Practitioners of conflict resolution were frustrated by repetition of the simplistic suggestion that a human rights approach was the only way to solve the conflict. Many in the human rights field gave the impression that if you did not agree with their particular way of pursuing human rights issues, you were against human rights. As a result, many in Northern Ireland saw human rights workers as generally judgmental, obsessed with political correctness, and lacking experience in dealing with the complex and muddy issues that conflict resolution workers often confront.

In many of the situations in which conflict resolution workers are involved, citing a Bill of Rights is not particularly useful. Whether dealing with a riot, or trying to stop maiming and murder, or merely trying to get groups who hate each other to meet for the first time, one needs a very wide and sensitive repertoire of approaches: referring to people’s rights in such situations can be about as useful as referring to the Ten Commandments.

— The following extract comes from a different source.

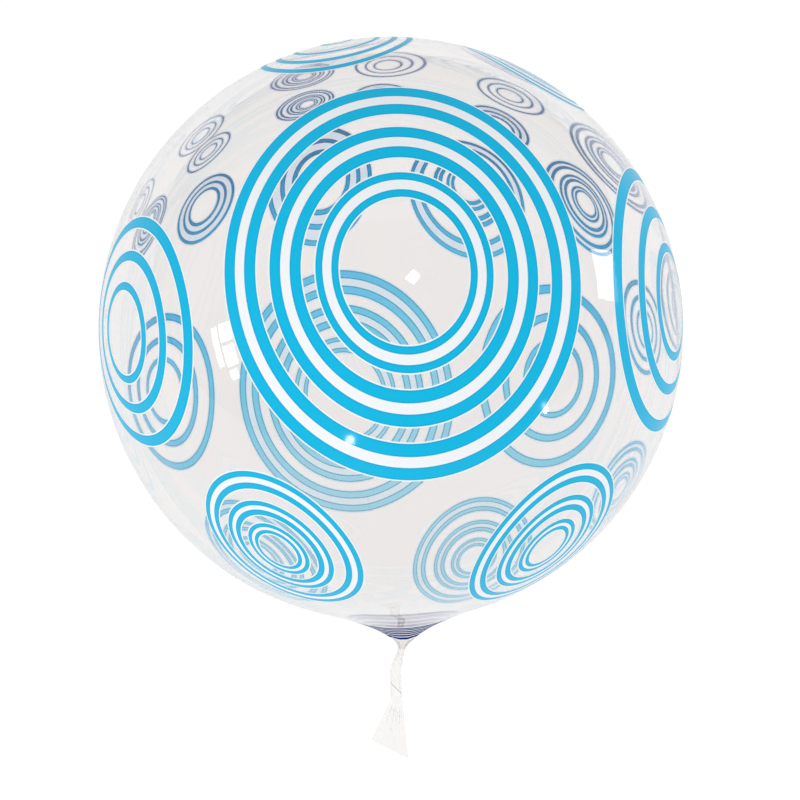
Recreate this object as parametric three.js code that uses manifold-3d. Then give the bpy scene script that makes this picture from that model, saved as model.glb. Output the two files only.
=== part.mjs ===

The conflict resolution people’s skepticism about the usefulness of the Bill of Rights in solving the problems of Northern Ireland has proved well founded. Most of the remaining controversial issues—contentious parading (that is, Orange/Unionist marches through previously Protestant areas that have become Catholic) and the continuing violence at local community interfaces—have not been amenable to a human rights approach. Communities have appropriated human rights for their own particular needs, As one recent independent report has suggested, the result can be two communities, both of which see themselves as victims and who see their rights as having primacy over the rights of the other community. Conflict resolution activists with many years of experience in the field know that rights and responsibilities merely become weapons for division unless they are deployed within the context of long-term and sustained dialogue between communities in conflict.